Networks and the Nature of the Firm – What’s the Future of Work? - ntoshev
https://medium.com/the-wtf-economy/networks-and-the-nature-of-the-firm-28790b6afdcc#.quidxqbio
======
lifeisstillgood
Roald Coase's impact on the organisation of the firm is a big fan-topic of
mine and (darn it) I'm actually writing a book on it and other changing
aspects of the world. Darn, must write faster :-)

The one thing we must be careful of in idolising Uber and Airbnb is that they
are lowering transaction costs so that existing capital can be utilised more
efficiently - which is great. It's just that the owners of the capital and the
law surrounding its control have yet to catch up. Look at AirBNb. The next
logical step is for Hilton etc to put their rooms for rent on AirBnB. But I
bet their rooms will be more expensive. Not for "brand defence" but because
someone renting out their spare room or even whole house probably is not
expert in costing the maintenance of physical rooms, or in some estimated 40%
of cases the owner of the capital is not actually the rentee- making it free
money effectively.

Add to that many hotel chains (Travelodge I know of but probably many others)
are in this franchise relationship where the central company does not own the
physical hotel but acts as ... Well, a branded ecommerce site.
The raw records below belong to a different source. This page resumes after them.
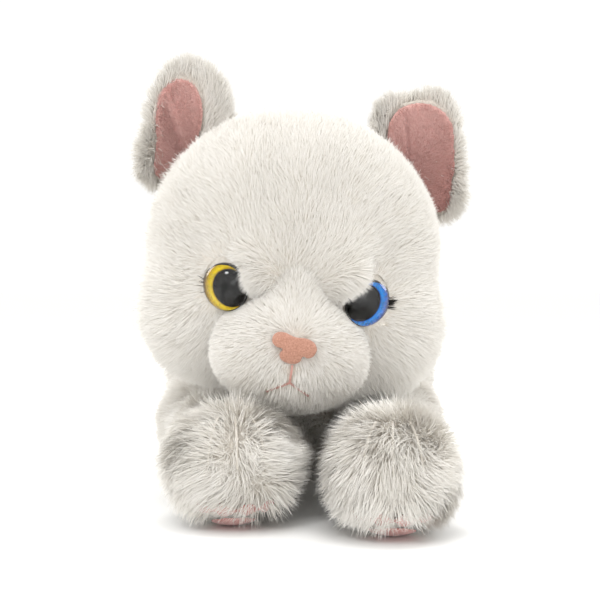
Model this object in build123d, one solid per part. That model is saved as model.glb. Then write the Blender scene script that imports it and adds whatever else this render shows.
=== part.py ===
from build123d import *
import os
from math import asin, cos, degrees, radians, sin, sqrt

# A plush cat that lies prone, head up, front paws forward. Millimetres and degrees.
# It faces -Y, its own left side is +X, and it rests on Z = 0.

# Skins and clearances
COVER = 2.5            # pile fabric with the pressed-down foot of its pile
LINING = 0.8           # short-nap fabric: ear linings, pads
SOFT_GAP = 0.3         # between soft pieces of two moving bodies
THREAD = 0.7           # stitching thread as it lies on the fabric
THREAD_SINK = 0.6      # how far a pulled stitch sinks into the pile

# Body
BODY_WIDTH = 110.0
BODY_LENGTH = 138.0
BODY_HEIGHT = 86.0
BODY_FLANK = 6.0       # upright part of the flank, between its roundings to back and belly
PELLET_BAG_WIDTH = 44.0
PELLET_BAG_LENGTH = 60.0
PELLET_BAG_HEIGHT = 22.0
PELLET_BAG_ROUND = 10.0
BAG_FABRIC = 0.8
CLOSING_SEAM = 44.0    # hand-sewn opening in the tummy
CLOSING_PITCH = 5.5
STITCH_SPAN = 3.6

# Head
HEAD_DIAMETER = 112.0
HEAD_SIDE_SHIFT = -2.5
HEAD_ROLL = 6.5        # the head lies tilted, its left side low
HEAD_TURN_REST = 4.0   # and turned a little to its left
CHIN_OVER_LEG = 2.25   # underside of the head against the top of the forelegs
NECK_DIAMETER = 56.0
NECK_STANDOFF = 11.0   # neck pivot behind the skin of the head
NECK_ELEVATION = 30.0  # line from neck pivot to head centre, above level
NECK_FORWARD = 31.0    # neck pivot ahead of the body's middle
SEAM_BEHIND_EARS = 12.0  # seam of face and back of head, behind the head's middle

# Muzzle, nose and mouth
MUZZLE_WIDTH = 54.0
MUZZLE_HEIGHT = 38.0
MUZZLE_FORWARD = 45.5
MUZZLE_DROP = 33.0
NOSE_WIDTH = 15.4
NOSE_HEIGHT = 10.8
NOSE_TIP_WIDTH = 5.0
NOSE_ROUND = 1.8
NOSE_THICK = 1.1
NOSE_DROP = 0.5        # nose centre below the middle of the muzzle
MOUTH_STEM = 6.0
MOUTH_REACH = 7.0
MOUTH_FALL = 4.0

# Safety eyes
EYE_DIAMETER = 16.4
EYE_SPACING = 48.0
EYE_DROP = 16.5
EYE_DOME = 4.6
EYE_BASE = 1.6         # moulded back plate
EYE_PROUD = 0.5        # rim of the back plate above the fabric
IRIS_DIAMETER = 15.6
IRIS_FILM = 0.3
PUPIL_DIAMETER = 11.6
STEM_DIAMETER = 4.8
STEM_LENGTH = 14.0
WASHER_DIAMETER = 15.0
WASHER_THICK = 1.5
LASH_LENGTH = 4.2
LASH_COUNT = 3
LASH_FAN = 24.0
LASH_TILT = 8.0        # follows the skin as it curves away

# Ears
EAR_CUP_RADIUS = 22.0
EAR_CUP_FORWARD = 12.0
EAR_MARGIN = 3.2       # pile fabric showing round the lining
EAR_ROOT_DIAMETER = 8.0
EAR_ROOT_LIFT = 2.0    # ear edge above the head, so that it can fold
EAR_INNER = (29.0, 50.5)   # ends of the ear seam on the head, right and up from its middle
EAR_OUTER = (53.5, 23.0)
EAR_TIP = (48.0, 72.0)
EAR_SHOULDER_IN = (34.5, 66.0)
EAR_SHOULDER_OUT = (59.0, 57.0)
EAR_TIP_ROUND = 6.0

# Limbs: round shoulder or hip, tube, round paw
SHOULDER_DIAMETER = 43.0
FORELEG_DIAMETER = 25.5
FOREPAW_DIAMETER = 38.0
FOREPAW_LENGTH = 47.0
SHOULDER_SPREAD = 71.0
SHOULDER_FORWARD = 43.0
LEFT_REACH = 126.0     # shoulder to middle of the paw
RIGHT_REACH = 109.0
LEFT_PAW_IN = 7.0      # how far the paw lies inside its shoulder
RIGHT_PAW_IN = 13.5
FORELEG_DROP = 45.0    # swing down when the cat is picked up

HIP_DIAMETER = 46.0
HINDLEG_DIAMETER = 30.0
HINDPAW_DIAMETER = 38.0
HINDPAW_LENGTH = 46.0
HIP_SPREAD = 66.0
HIP_BACK = 40.0
HIND_REACH = 44.0
HIND_PAW_OUT = 13.0
HINDLEG_DROP = 45.0
HINDLEG_LIFT = 20.0

# Pads and toe stitches on each paw
PALM_PAD_WIDTH = 15.0
TOE_PAD_WIDTH = 6.6
TOE_COUNT = 4
TOE_FAN = 23.0         # between neighbouring toes, seen from the middle of the paw
TOE_PAD_SLOPE = 32.0   # toe pads below the paw's own axis
PALM_PAD_SLOPE = 62.0
TOE_STITCH_FROM = 4.0  # toe stitches above the paw's own axis, start and end
TOE_STITCH_TO = 52.0

# Tail
TAIL_ROOT_DIAMETER = 24.0
TAIL_ROOT_Z = 14.0
TAIL_DIAMETER = 19.0
TAIL_STRAIGHT = 34.0
TAIL_BEND = 27.0
TAIL_CURL = 90.0
TAIL_TIP_RUN = 26.0
TAIL_LIFT = 60.0

# What follows from the sizes above
BODY_ROUND = (BODY_HEIGHT - BODY_FLANK) / 2
NECK_R = NECK_DIAMETER / 2
NECK_REACH = HEAD_DIAMETER / 2 + NECK_STANDOFF
HEAD_Z = FORELEG_DIAMETER / 2 + FOREPAW_DIAMETER / 2 + CHIN_OVER_LEG + HEAD_DIAMETER / 2
NECK_Z = HEAD_Z - NECK_REACH * sin(radians(NECK_ELEVATION))
FRONT_END = -SHOULDER_FORWARD - max(LEFT_REACH, RIGHT_REACH) - FOREPAW_LENGTH / 2
TAIL_ROOT_Y = BODY_LENGTH / 2 - TAIL_ROOT_DIAMETER / 2
REAR_END = TAIL_ROOT_Y + TAIL_STRAIGHT + TAIL_BEND + TAIL_DIAMETER / 2
BODY_Y = -(FRONT_END + REAR_END) / 2       # puts the origin under the middle of the whole cat
NECK_PIVOT = Vector(0, BODY_Y - NECK_FORWARD, NECK_Z)
HEAD_CENTRE = Vector(
    HEAD_SIDE_SHIFT, NECK_PIVOT.Y - NECK_REACH * cos(radians(NECK_ELEVATION)), HEAD_Z
)
HEAD_PLACE = Pos(HEAD_CENTRE) * Rot(0, HEAD_ROLL, 0) * Rot(0, 0, HEAD_TURN_REST)
MUZZLE_CENTRE = Pos(0, -MUZZLE_FORWARD, -MUZZLE_DROP)
SIDES = {"left": 1, "right": -1}


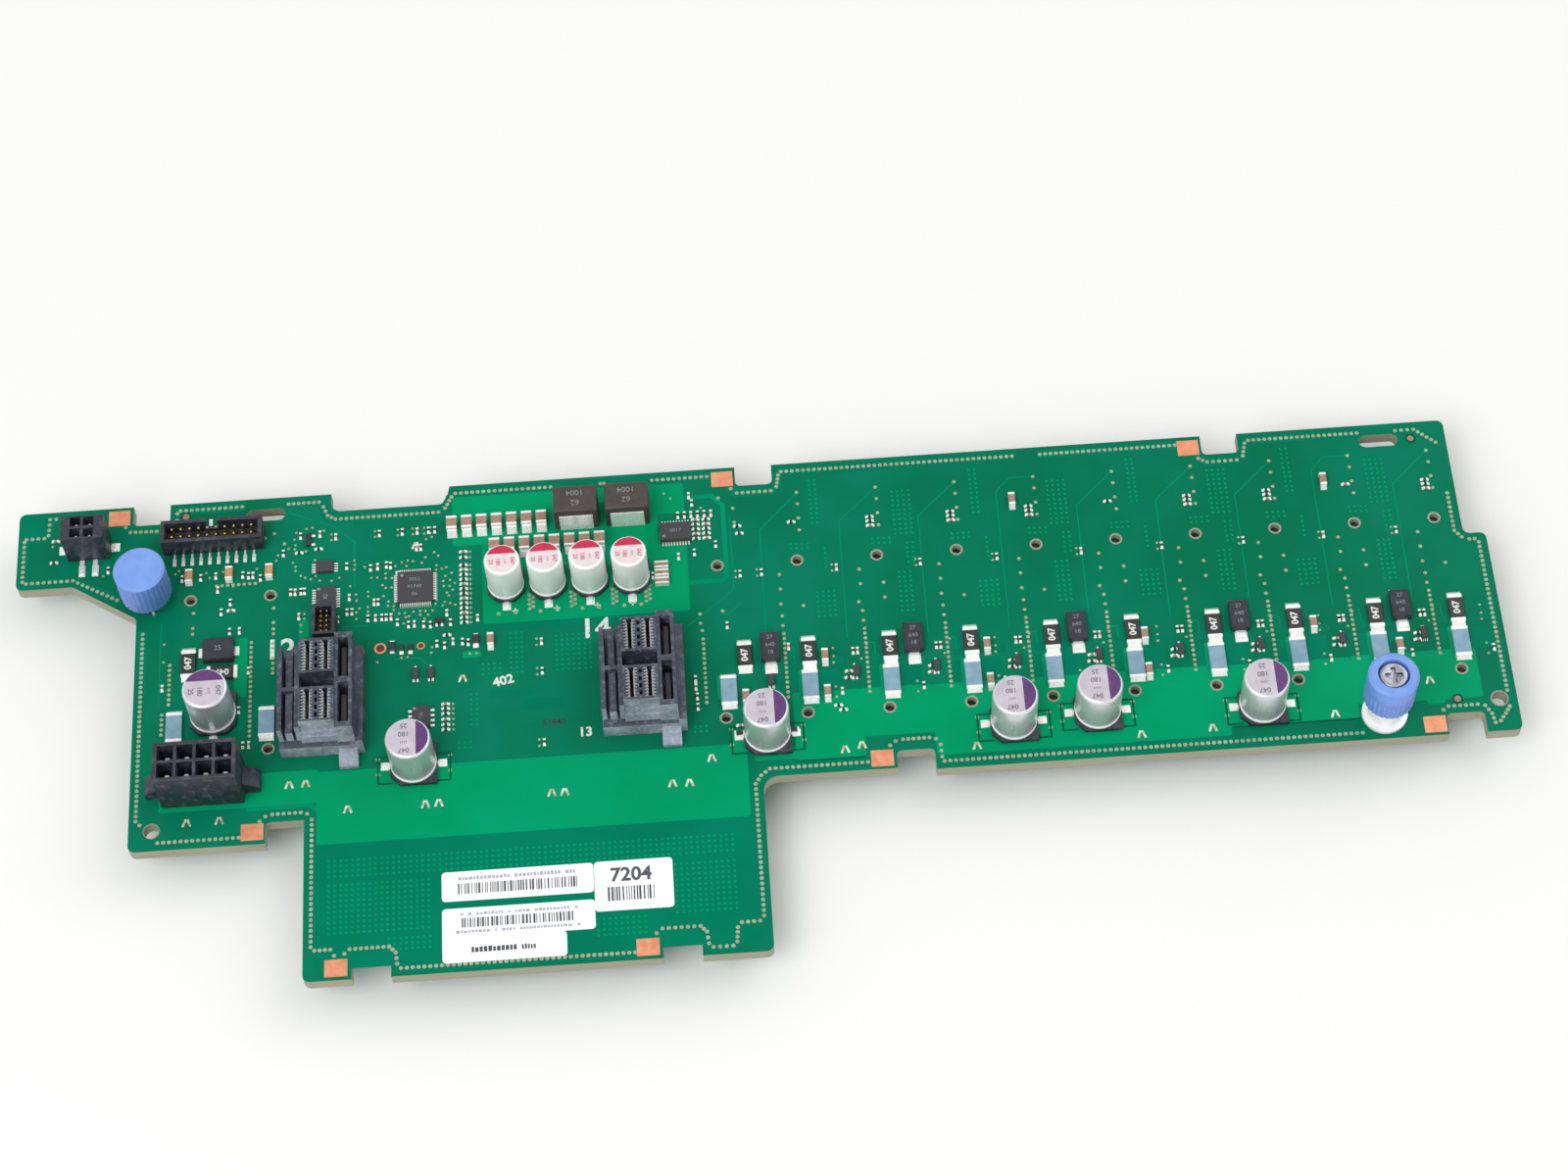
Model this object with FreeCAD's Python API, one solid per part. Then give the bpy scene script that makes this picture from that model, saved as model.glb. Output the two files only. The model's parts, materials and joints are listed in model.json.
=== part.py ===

I bet the law
preventing the owners of the hotel from renting their rooms on different sites
will be challenged soon.

So as the law of contract catches up on these new franchises we shall see
adjustments - so far it has all been one way, but it will rebalance. It's
probably a good thing, but the magic of waving your phone to be whisked from
your current sidewalk to a room overlooking the park will become more
expensive, less magic. But I suspect it will take a generation to settle out
properly.